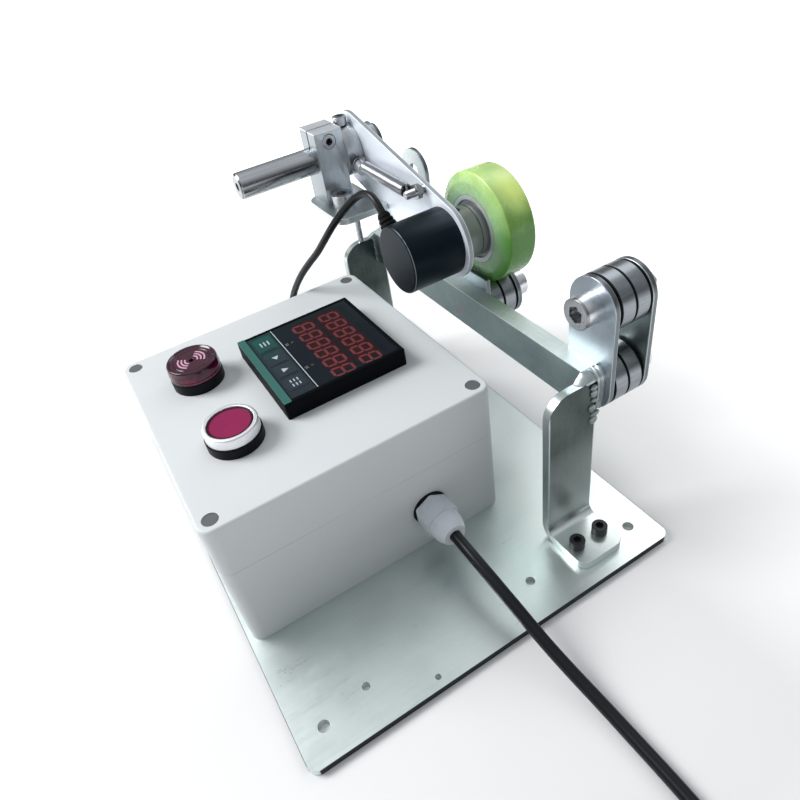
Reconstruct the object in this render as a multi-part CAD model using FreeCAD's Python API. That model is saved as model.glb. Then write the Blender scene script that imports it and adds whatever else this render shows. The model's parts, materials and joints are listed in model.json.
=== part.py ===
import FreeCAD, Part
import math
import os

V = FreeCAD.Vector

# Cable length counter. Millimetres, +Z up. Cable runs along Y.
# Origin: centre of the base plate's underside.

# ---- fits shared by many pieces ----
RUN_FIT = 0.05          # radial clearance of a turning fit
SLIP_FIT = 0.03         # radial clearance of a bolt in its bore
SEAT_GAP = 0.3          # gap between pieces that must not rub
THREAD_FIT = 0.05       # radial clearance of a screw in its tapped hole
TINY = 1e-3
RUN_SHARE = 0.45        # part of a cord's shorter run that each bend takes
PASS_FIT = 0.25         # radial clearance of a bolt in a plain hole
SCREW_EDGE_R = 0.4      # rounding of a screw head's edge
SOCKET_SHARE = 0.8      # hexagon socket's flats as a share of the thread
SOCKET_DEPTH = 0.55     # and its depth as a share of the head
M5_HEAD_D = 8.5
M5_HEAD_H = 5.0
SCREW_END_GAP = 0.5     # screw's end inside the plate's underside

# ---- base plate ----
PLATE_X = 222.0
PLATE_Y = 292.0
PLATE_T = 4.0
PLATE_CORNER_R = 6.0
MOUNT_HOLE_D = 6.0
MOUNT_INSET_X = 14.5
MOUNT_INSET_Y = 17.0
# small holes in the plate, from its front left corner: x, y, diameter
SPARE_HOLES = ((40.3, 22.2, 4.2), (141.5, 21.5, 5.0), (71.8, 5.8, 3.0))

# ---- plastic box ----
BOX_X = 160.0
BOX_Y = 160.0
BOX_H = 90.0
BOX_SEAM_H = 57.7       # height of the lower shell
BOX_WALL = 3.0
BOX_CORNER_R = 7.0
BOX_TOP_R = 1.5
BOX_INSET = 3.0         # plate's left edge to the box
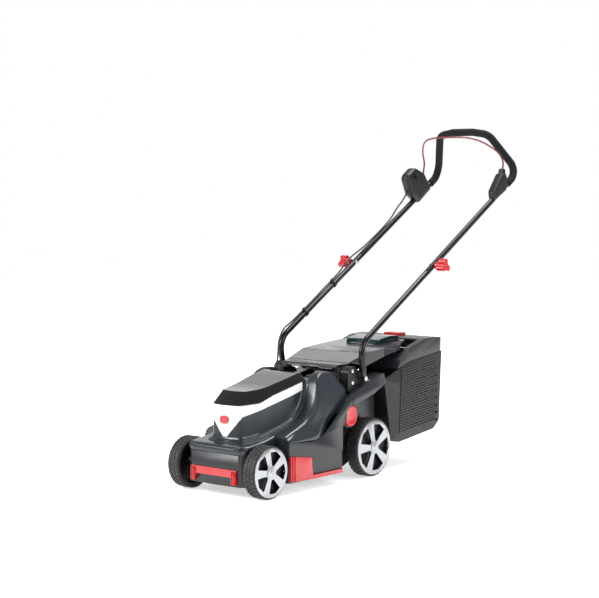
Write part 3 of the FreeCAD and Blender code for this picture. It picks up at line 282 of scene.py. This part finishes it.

○ ○ ○

**Aim of the exercise:**
Write down all the entries again without a single difference.

**Result of the exercise:**
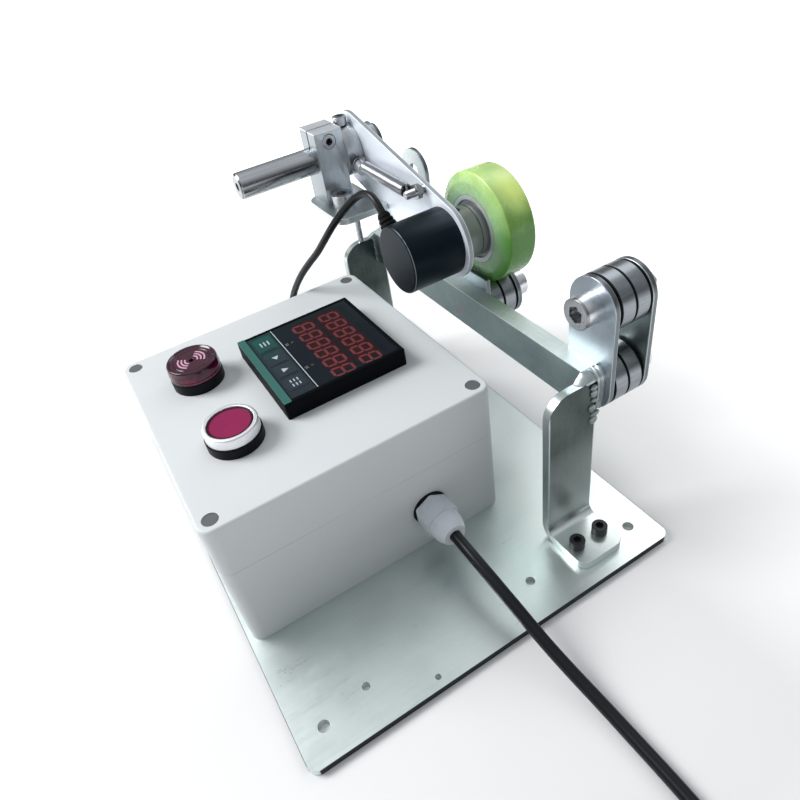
Reconstruct the object in this render as a multi-part CAD model using FreeCAD's Python API. That model is saved as model.glb. Then write the Blender scene script that imports it and adds whatever else this render shows. The model's parts, materials and joints are listed in model.json.
=== part.py ===
import FreeCAD, Part
import math
import os

V = FreeCAD.Vector

# Cable length counter. Millimetres, +Z up. Cable runs along Y.
# Origin: centre of the base plate's underside.

# ---- fits shared by many pieces ----
RUN_FIT = 0.05          # radial clearance of a turning fit
SLIP_FIT = 0.03         # radial clearance of a bolt in its bore
SEAT_GAP = 0.3          # gap between pieces that must not rub
THREAD_FIT = 0.05       # radial clearance of a screw in its tapped hole
TINY = 1e-3
RUN_SHARE = 0.45        # part of a cord's shorter run that each bend takes
PASS_FIT = 0.25         # radial clearance of a bolt in a plain hole
SCREW_EDGE_R = 0.4      # rounding of a screw head's edge
SOCKET_SHARE = 0.8      # hexagon socket's flats as a share of the thread
SOCKET_DEPTH = 0.55     # and its depth as a share of the head
M5_HEAD_D = 8.5
M5_HEAD_H = 5.0
SCREW_END_GAP = 0.5     # screw's end inside the plate's underside

# ---- base plate ----
PLATE_X = 222.0
PLATE_Y = 292.0
PLATE_T = 4.0
PLATE_CORNER_R = 6.0
MOUNT_HOLE_D = 6.0
MOUNT_INSET_X = 14.5
MOUNT_INSET_Y = 17.0
# small holes in the plate, from its front left corner: x, y, diameter
SPARE_HOLES = ((40.3, 22.2, 4.2), (141.5, 21.5, 5.0), (71.8, 5.8, 3.0))

# ---- plastic box ----
BOX_X = 160.0
BOX_Y = 160.0
BOX_H = 90.0
BOX_SEAM_H = 57.7       # height of the lower shell
BOX_WALL = 3.0
BOX_CORNER_R = 7.0
BOX_TOP_R = 1.5
BOX_INSET = 3.0         # plate's left edge to the box
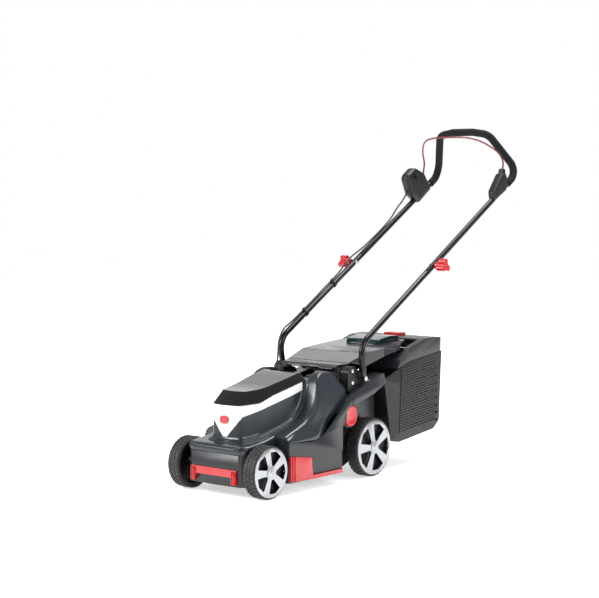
Write part 3 of the FreeCAD and Blender code for this picture. It picks up at line 282 of scene.py. This part finishes it.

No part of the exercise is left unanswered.